WHAT YOU NEED TO DO: Reproduce all of the records exactly.

Entries with model source code:
--------------------------------------------------

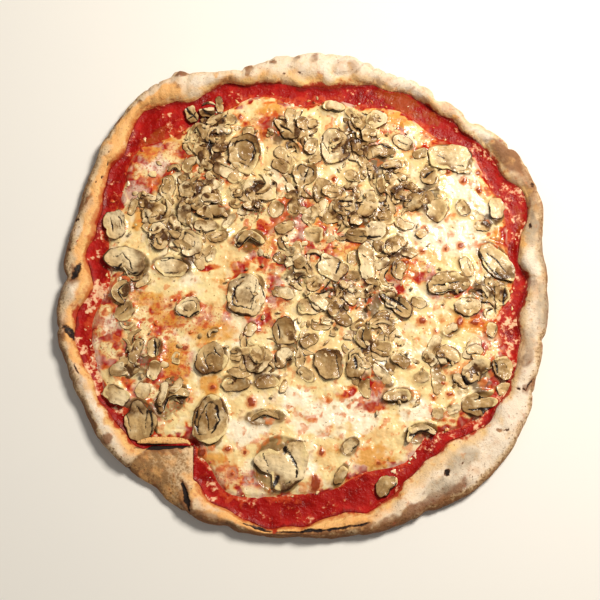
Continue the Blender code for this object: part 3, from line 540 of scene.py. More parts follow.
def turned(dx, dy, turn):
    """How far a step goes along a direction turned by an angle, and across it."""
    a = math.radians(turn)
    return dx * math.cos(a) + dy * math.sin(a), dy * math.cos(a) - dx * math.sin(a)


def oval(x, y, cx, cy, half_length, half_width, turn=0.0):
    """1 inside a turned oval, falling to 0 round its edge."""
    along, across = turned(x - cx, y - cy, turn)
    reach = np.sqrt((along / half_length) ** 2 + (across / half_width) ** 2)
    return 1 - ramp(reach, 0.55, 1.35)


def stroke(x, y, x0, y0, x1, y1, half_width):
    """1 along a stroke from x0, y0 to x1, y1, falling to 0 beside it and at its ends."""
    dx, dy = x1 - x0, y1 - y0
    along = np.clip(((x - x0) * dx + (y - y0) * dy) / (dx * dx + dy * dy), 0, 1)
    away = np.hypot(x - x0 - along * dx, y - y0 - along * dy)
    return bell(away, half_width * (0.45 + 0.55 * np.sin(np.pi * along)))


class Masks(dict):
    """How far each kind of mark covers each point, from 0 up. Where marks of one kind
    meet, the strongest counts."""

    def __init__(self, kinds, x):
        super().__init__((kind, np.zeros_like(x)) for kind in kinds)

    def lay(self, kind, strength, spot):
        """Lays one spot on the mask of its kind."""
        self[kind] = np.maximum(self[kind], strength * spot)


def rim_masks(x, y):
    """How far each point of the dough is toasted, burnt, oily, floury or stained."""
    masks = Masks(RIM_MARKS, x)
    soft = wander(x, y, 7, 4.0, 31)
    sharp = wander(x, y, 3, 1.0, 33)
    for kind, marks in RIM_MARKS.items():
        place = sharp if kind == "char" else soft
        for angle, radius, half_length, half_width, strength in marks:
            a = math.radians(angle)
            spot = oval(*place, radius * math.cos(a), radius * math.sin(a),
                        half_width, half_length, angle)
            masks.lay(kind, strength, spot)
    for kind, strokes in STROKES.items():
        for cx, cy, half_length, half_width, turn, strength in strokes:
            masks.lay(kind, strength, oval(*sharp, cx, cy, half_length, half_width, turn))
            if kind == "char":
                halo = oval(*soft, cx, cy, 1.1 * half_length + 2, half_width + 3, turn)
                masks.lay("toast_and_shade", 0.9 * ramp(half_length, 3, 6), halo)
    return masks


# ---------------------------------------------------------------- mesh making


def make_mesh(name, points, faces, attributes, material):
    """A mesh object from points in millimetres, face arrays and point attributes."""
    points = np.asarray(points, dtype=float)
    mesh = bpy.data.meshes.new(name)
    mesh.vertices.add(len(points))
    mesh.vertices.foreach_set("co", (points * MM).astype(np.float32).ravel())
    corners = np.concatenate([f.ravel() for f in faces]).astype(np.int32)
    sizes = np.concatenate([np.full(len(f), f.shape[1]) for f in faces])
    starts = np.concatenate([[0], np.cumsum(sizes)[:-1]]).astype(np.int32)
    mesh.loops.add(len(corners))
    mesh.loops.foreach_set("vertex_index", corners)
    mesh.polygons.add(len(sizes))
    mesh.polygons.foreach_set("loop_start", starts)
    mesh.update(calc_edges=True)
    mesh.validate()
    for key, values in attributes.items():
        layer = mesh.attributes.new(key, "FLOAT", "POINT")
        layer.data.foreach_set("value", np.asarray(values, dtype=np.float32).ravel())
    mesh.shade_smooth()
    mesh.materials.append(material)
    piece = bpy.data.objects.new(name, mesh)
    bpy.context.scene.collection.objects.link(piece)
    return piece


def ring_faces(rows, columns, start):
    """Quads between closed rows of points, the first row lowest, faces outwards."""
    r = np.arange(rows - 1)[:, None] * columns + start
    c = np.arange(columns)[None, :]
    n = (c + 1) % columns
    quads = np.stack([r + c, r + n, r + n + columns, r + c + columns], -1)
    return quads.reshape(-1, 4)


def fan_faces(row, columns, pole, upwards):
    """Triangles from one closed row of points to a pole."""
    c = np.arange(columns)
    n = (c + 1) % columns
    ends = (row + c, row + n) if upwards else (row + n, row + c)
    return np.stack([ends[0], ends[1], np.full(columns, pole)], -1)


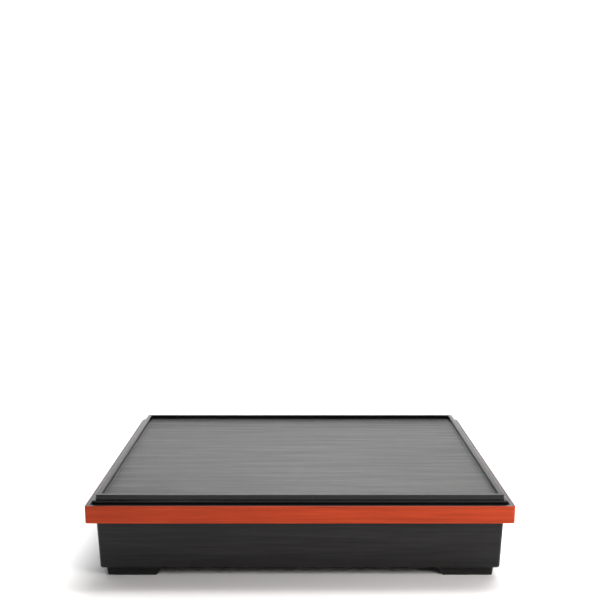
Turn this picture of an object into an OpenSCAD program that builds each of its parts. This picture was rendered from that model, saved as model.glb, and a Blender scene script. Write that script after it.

--------------------------------------------------

RESULT OF THE TASK:
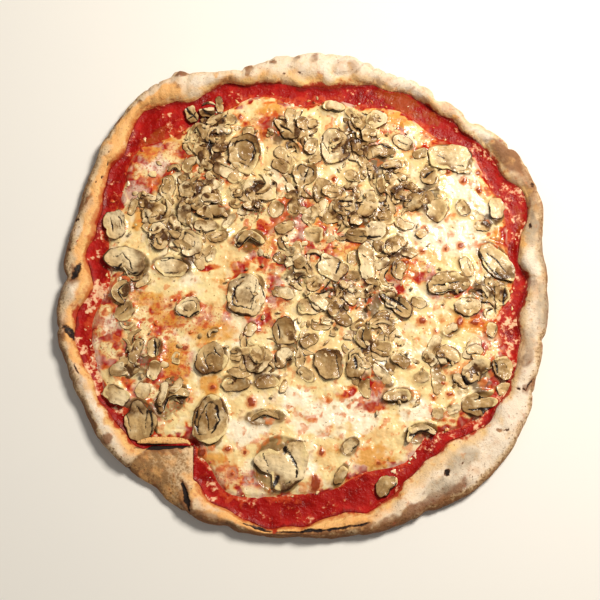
Continue the Blender code for this object: part 3, from line 540 of scene.py. More parts follow.
def turned(dx, dy, turn):
    """How far a step goes along a direction turned by an angle, and across it."""
    a = math.radians(turn)
    return dx * math.cos(a) + dy * math.sin(a), dy * math.cos(a) - dx * math.sin(a)


def oval(x, y, cx, cy, half_length, half_width, turn=0.0):
    """1 inside a turned oval, falling to 0 round its edge."""
    along, across = turned(x - cx, y - cy, turn)
    reach = np.sqrt((along / half_length) ** 2 + (across / half_width) ** 2)
    return 1 - ramp(reach, 0.55, 1.35)


def stroke(x, y, x0, y0, x1, y1, half_width):
    """1 along a stroke from x0, y0 to x1, y1, falling to 0 beside it and at its ends."""
    dx, dy = x1 - x0, y1 - y0
    along = np.clip(((x - x0) * dx + (y - y0) * dy) / (dx * dx + dy * dy), 0, 1)
    away = np.hypot(x - x0 - along * dx, y - y0 - along * dy)
    return bell(away, half_width * (0.45 + 0.55 * np.sin(np.pi * along)))


class Masks(dict):
    """How far each kind of mark covers each point, from 0 up. Where marks of one kind
    meet, the strongest counts."""

    def __init__(self, kinds, x):
        super().__init__((kind, np.zeros_like(x)) for kind in kinds)

    def lay(self, kind, strength, spot):
        """Lays one spot on the mask of its kind."""
        self[kind] = np.maximum(self[kind], strength * spot)


def rim_masks(x, y):
    """How far each point of the dough is toasted, burnt, oily, floury or stained."""
    masks = Masks(RIM_MARKS, x)
    soft = wander(x, y, 7, 4.0, 31)
    sharp = wander(x, y, 3, 1.0, 33)
    for kind, marks in RIM_MARKS.items():
        place = sharp if kind == "char" else soft
        for angle, radius, half_length, half_width, strength in marks:
            a = math.radians(angle)
            spot = oval(*place, radius * math.cos(a), radius * math.sin(a),
                        half_width, half_length, angle)
            masks.lay(kind, strength, spot)
    for kind, strokes in STROKES.items():
        for cx, cy, half_length, half_width, turn, strength in strokes:
            masks.lay(kind, strength, oval(*sharp, cx, cy, half_length, half_width, turn))
            if kind == "char":
                halo = oval(*soft, cx, cy, 1.1 * half_length + 2, half_width + 3, turn)
                masks.lay("toast_and_shade", 0.9 * ramp(half_length, 3, 6), halo)
    return masks


# ---------------------------------------------------------------- mesh making


def make_mesh(name, points, faces, attributes, material):
    """A mesh object from points in millimetres, face arrays and point attributes."""
    points = np.asarray(points, dtype=float)
    mesh = bpy.data.meshes.new(name)
    mesh.vertices.add(len(points))
    mesh.vertices.foreach_set("co", (points * MM).astype(np.float32).ravel())
    corners = np.concatenate([f.ravel() for f in faces]).astype(np.int32)
    sizes = np.concatenate([np.full(len(f), f.shape[1]) for f in faces])
    starts = np.concatenate([[0], np.cumsum(sizes)[:-1]]).astype(np.int32)
    mesh.loops.add(len(corners))
    mesh.loops.foreach_set("vertex_index", corners)
    mesh.polygons.add(len(sizes))
    mesh.polygons.foreach_set("loop_start", starts)
    mesh.update(calc_edges=True)
    mesh.validate()
    for key, values in attributes.items():
        layer = mesh.attributes.new(key, "FLOAT", "POINT")
        layer.data.foreach_set("value", np.asarray(values, dtype=np.float32).ravel())
    mesh.shade_smooth()
    mesh.materials.append(material)
    piece = bpy.data.objects.new(name, mesh)
    bpy.context.scene.collection.objects.link(piece)
    return piece


def ring_faces(rows, columns, start):
    """Quads between closed rows of points, the first row lowest, faces outwards."""
    r = np.arange(rows - 1)[:, None] * columns + start
    c = np.arange(columns)[None, :]
    n = (c + 1) % columns
    quads = np.stack([r + c, r + n, r + n + columns, r + c + columns], -1)
    return quads.reshape(-1, 4)


def fan_faces(row, columns, pole, upwards):
    """Triangles from one closed row of points to a pole."""
    c = np.arange(columns)
    n = (c + 1) % columns
    ends = (row + c, row + n) if upwards else (row + n, row + c)
    return np.stack([ends[0], ends[1], np.full(columns, pole)], -1)


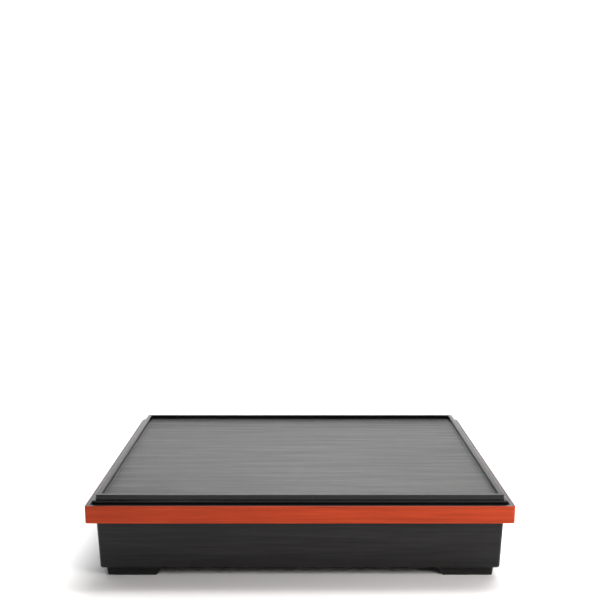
Turn this picture of an object into an OpenSCAD program that builds each of its parts. This picture was rendered from that model, saved as model.glb, and a Blender scene script. Write that script after it.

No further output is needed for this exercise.